The rules that have a unary operator will need to be associated with this precedence level (UNARY_OPS):

expression: T_MINUS expression %prec UNARY_OPS


In order to remove the conflict from the if statement, you need to invent a new precedence token for the if without an else.

%nonassoc IF_NO_ELSE


And you will have to give the T_ELSE token a precedence level (T_ELSE has a higher precedence level then IF_NO_ELSE).
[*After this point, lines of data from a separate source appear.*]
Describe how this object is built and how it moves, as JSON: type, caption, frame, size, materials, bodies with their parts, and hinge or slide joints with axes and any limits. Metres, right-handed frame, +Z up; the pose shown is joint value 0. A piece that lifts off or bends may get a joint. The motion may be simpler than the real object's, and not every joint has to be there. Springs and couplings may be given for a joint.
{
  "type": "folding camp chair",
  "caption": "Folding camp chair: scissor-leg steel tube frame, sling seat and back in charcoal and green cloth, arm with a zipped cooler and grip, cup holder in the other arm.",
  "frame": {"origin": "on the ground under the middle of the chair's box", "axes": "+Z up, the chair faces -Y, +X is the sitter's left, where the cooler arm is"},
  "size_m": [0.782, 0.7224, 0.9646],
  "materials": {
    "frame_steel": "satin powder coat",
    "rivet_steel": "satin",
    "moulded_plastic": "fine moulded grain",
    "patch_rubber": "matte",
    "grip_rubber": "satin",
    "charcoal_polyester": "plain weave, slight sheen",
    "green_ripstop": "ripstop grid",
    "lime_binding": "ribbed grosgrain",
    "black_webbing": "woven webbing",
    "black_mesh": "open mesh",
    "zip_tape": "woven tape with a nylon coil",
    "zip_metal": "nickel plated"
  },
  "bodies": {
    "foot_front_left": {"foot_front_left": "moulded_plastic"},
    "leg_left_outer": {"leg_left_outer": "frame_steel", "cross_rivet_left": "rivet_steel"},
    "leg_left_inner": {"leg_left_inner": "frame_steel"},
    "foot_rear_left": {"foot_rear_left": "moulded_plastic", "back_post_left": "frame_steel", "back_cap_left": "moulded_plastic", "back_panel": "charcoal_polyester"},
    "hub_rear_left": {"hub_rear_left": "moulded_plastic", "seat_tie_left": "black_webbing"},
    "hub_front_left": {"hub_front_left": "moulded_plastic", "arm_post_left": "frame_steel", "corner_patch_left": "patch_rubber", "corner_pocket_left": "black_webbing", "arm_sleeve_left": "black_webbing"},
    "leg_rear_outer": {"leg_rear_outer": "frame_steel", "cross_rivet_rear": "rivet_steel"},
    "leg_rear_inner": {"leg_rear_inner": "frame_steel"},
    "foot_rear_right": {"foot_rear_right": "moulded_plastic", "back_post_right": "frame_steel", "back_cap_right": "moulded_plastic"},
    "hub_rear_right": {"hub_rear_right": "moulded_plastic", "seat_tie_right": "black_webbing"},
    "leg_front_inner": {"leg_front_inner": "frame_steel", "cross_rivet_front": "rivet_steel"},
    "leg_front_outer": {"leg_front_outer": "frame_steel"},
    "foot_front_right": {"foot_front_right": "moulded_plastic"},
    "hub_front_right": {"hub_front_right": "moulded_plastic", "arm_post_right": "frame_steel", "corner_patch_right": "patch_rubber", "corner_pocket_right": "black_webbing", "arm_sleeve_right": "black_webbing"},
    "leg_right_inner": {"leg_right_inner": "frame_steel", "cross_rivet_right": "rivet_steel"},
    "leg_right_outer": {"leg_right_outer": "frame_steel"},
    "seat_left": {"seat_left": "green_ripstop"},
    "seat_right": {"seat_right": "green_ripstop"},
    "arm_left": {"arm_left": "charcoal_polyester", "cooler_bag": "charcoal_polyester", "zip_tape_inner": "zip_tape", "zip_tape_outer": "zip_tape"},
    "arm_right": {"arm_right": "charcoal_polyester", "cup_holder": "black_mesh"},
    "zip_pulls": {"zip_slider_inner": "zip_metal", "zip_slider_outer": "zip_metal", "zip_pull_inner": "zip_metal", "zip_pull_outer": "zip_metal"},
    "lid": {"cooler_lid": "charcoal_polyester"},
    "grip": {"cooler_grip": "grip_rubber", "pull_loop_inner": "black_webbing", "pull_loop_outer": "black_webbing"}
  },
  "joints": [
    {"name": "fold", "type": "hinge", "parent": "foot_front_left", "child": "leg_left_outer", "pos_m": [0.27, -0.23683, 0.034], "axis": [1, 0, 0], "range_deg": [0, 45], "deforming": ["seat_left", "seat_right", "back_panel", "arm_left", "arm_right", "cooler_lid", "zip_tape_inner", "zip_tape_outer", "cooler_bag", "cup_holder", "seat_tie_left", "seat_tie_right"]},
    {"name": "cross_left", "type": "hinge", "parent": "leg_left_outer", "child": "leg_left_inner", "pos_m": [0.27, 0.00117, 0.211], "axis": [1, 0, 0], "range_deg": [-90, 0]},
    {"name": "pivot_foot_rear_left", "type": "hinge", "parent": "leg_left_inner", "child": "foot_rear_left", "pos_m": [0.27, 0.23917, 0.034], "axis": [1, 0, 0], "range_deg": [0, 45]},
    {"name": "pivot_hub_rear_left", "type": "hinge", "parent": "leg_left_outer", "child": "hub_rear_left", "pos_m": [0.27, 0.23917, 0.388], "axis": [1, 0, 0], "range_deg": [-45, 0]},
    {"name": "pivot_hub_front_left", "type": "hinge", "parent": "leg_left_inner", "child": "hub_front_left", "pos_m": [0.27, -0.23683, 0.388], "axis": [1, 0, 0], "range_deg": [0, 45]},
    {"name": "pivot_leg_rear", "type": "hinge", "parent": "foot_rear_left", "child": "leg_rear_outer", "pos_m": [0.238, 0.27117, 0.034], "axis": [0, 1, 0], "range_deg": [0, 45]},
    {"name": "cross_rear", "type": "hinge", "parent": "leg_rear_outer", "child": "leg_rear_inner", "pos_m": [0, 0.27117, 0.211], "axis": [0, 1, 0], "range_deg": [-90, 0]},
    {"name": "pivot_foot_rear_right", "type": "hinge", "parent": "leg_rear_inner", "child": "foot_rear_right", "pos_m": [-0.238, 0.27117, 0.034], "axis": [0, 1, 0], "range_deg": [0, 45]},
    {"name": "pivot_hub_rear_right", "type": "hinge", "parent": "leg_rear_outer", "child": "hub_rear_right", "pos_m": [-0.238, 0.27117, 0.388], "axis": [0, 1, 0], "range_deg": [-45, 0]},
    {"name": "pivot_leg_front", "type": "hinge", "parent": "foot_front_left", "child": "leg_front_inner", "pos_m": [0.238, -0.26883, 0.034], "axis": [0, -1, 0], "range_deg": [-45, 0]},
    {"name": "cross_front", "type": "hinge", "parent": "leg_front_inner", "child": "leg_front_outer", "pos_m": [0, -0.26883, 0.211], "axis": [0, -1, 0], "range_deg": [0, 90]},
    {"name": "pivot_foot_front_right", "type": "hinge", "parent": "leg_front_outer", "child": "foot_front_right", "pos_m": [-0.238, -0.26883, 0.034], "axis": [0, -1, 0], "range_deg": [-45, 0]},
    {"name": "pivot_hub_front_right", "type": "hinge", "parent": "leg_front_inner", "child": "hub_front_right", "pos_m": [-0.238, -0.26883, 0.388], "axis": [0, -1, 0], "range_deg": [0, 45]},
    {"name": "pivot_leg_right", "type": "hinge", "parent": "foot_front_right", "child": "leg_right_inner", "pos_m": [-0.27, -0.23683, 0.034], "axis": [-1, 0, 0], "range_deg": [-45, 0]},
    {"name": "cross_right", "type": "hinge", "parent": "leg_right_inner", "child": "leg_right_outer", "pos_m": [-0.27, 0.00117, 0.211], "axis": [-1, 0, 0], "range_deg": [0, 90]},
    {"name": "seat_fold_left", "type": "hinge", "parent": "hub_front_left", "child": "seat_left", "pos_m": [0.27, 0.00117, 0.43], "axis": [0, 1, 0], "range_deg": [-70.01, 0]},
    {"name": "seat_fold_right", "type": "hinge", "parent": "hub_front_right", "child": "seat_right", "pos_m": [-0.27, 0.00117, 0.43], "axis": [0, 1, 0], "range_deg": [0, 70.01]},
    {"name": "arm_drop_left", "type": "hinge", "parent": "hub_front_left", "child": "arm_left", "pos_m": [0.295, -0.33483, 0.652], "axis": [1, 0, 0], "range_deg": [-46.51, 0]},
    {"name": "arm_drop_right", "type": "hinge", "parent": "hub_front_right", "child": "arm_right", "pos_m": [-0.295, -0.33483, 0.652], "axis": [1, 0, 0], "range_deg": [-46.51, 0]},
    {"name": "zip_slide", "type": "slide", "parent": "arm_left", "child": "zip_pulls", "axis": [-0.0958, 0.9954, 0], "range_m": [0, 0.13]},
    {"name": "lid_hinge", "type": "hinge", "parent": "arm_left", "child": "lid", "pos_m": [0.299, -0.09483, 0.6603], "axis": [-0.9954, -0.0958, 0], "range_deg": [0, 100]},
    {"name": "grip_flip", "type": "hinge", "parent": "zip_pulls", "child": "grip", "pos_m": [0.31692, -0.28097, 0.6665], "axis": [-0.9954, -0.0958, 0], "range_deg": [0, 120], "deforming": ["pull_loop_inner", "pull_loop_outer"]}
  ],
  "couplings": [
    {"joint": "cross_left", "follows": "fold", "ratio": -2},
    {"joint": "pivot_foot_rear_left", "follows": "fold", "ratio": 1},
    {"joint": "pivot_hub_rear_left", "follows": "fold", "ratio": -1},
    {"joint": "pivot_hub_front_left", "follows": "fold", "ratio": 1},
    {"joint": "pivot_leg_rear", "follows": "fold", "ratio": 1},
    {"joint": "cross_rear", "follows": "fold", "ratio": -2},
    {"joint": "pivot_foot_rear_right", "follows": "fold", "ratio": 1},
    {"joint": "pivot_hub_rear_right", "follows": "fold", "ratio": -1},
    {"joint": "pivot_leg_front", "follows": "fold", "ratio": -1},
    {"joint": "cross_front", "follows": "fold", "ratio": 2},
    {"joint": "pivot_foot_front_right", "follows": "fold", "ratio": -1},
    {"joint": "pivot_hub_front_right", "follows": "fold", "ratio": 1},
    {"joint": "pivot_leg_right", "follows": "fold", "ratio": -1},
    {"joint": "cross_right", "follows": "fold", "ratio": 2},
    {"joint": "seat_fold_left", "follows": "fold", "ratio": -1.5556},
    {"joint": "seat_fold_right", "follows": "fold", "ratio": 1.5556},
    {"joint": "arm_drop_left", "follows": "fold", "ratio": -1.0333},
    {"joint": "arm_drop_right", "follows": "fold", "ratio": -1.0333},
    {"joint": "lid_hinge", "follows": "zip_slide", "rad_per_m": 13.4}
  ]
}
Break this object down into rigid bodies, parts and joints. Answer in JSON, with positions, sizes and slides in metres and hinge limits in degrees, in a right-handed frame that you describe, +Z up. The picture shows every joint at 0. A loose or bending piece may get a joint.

Now the if without an else needs to be associated with the IF_NO_ELSE precedence token just like the unary operator above.


Default return types

If you have a token with a value associated with it:
%token <union_int> T_INT_CONSTANT

And a rule that has this token:
primary_expression:
T_INT_CONSTANT

bison will create a default action that looks like this:
primary_expression:
T_INT_CONSTANT
{
$$ = $1;
}

While this can be convenient, it will cause an error if the right-hand-side (primary_expression in this example) is not typed correctly (a union_int in this example).  You can solve the problem by specifying an empty action (empty { } ) for T_INT_CONSTANT.  If you include an empty action, bison will not insert the default action that causes the problem.

Including y.tab.h

Usually the .l file directly includes the header generated by bison when processing the .y file.  This head is called y.tab.h.

The tokens and the union are defined in y.tab.h.

In this program we will eventually have some user defined types in the union (e.g. a class for expression trees).  Thus we need to include the headers for these user defined types (e.g. expression_tree.h) before the union.  The solution for this is to create an include file (I call it parser.h)  that includes the user defined class headers before including y.tab.h.  Then whenever y.tab.h is needed (such as in the .l file) this include file is included instead of directly including y.tab.h.




Turning in and Testing:

See docs/turnin.html for a description of how to turn in assingments.

See docs/testing.html for a description of how to test your program.